* WHAT TO WORK ON
Return the listing below word for word.
START
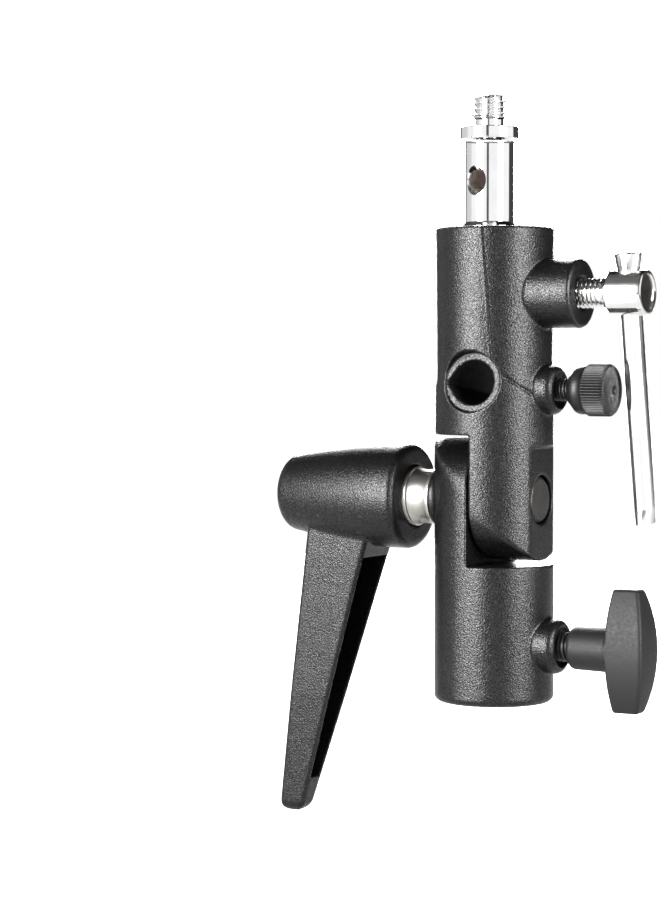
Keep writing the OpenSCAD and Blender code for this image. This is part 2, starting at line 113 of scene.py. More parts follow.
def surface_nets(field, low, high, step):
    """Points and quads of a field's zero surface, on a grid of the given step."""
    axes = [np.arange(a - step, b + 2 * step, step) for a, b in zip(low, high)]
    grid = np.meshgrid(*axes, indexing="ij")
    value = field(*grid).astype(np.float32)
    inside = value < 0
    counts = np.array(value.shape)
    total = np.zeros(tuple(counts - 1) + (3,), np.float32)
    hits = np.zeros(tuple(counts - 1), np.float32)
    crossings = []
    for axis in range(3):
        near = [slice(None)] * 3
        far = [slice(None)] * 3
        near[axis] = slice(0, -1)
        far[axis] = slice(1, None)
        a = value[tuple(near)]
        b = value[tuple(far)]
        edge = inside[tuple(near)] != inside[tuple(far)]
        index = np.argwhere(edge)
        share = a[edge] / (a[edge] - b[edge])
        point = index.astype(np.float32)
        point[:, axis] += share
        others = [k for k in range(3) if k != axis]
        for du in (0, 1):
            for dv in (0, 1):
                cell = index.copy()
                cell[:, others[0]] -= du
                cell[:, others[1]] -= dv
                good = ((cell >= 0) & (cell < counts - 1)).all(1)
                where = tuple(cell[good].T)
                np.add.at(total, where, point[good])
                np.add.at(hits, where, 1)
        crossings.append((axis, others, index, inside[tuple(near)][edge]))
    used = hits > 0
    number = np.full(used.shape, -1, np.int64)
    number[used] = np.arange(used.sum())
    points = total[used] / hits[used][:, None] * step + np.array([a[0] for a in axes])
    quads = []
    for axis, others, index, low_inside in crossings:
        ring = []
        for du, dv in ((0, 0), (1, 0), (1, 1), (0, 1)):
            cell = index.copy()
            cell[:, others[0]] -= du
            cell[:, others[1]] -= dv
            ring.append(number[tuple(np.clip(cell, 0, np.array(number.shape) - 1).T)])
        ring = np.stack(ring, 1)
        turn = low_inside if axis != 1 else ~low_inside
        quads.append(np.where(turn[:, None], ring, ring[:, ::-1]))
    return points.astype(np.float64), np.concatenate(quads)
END
* THE REPLY
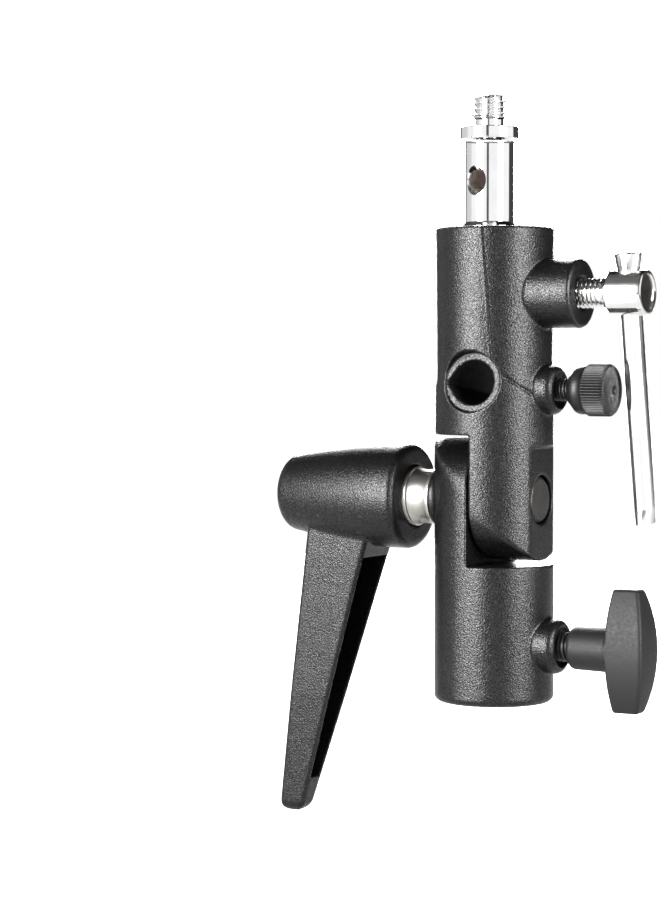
Keep writing the OpenSCAD and Blender code for this image. This is part 2, starting at line 113 of scene.py. More parts follow.
def surface_nets(field, low, high, step):
    """Points and quads of a field's zero surface, on a grid of the given step."""
    axes = [np.arange(a - step, b + 2 * step, step) for a, b in zip(low, high)]
    grid = np.meshgrid(*axes, indexing="ij")
    value = field(*grid).astype(np.float32)
    inside = value < 0
    counts = np.array(value.shape)
    total = np.zeros(tuple(counts - 1) + (3,), np.float32)
    hits = np.zeros(tuple(counts - 1), np.float32)
    crossings = []
    for axis in range(3):
        near = [slice(None)] * 3
        far = [slice(None)] * 3
        near[axis] = slice(0, -1)
        far[axis] = slice(1, None)
        a = value[tuple(near)]
        b = value[tuple(far)]
        edge = inside[tuple(near)] != inside[tuple(far)]
        index = np.argwhere(edge)
        share = a[edge] / (a[edge] - b[edge])
        point = index.astype(np.float32)
        point[:, axis] += share
        others = [k for k in range(3) if k != axis]
        for du in (0, 1):
            for dv in (0, 1):
                cell = index.copy()
                cell[:, others[0]] -= du
                cell[:, others[1]] -= dv
                good = ((cell >= 0) & (cell < counts - 1)).all(1)
                where = tuple(cell[good].T)
                np.add.at(total, where, point[good])
                np.add.at(hits, where, 1)
        crossings.append((axis, others, index, inside[tuple(near)][edge]))
    used = hits > 0
    number = np.full(used.shape, -1, np.int64)
    number[used] = np.arange(used.sum())
    points = total[used] / hits[used][:, None] * step + np.array([a[0] for a in axes])
    quads = []
    for axis, others, index, low_inside in crossings:
        ring = []
        for du, dv in ((0, 0), (1, 0), (1, 1), (0, 1)):
            cell = index.copy()
            cell[:, others[0]] -= du
            cell[:, others[1]] -= dv
            ring.append(number[tuple(np.clip(cell, 0, np.array(number.shape) - 1).T)])
        ring = np.stack(ring, 1)
        turn = low_inside if axis != 1 else ~low_inside
        quads.append(np.where(turn[:, None], ring, ring[:, ::-1]))
    return points.astype(np.float64), np.concatenate(quads)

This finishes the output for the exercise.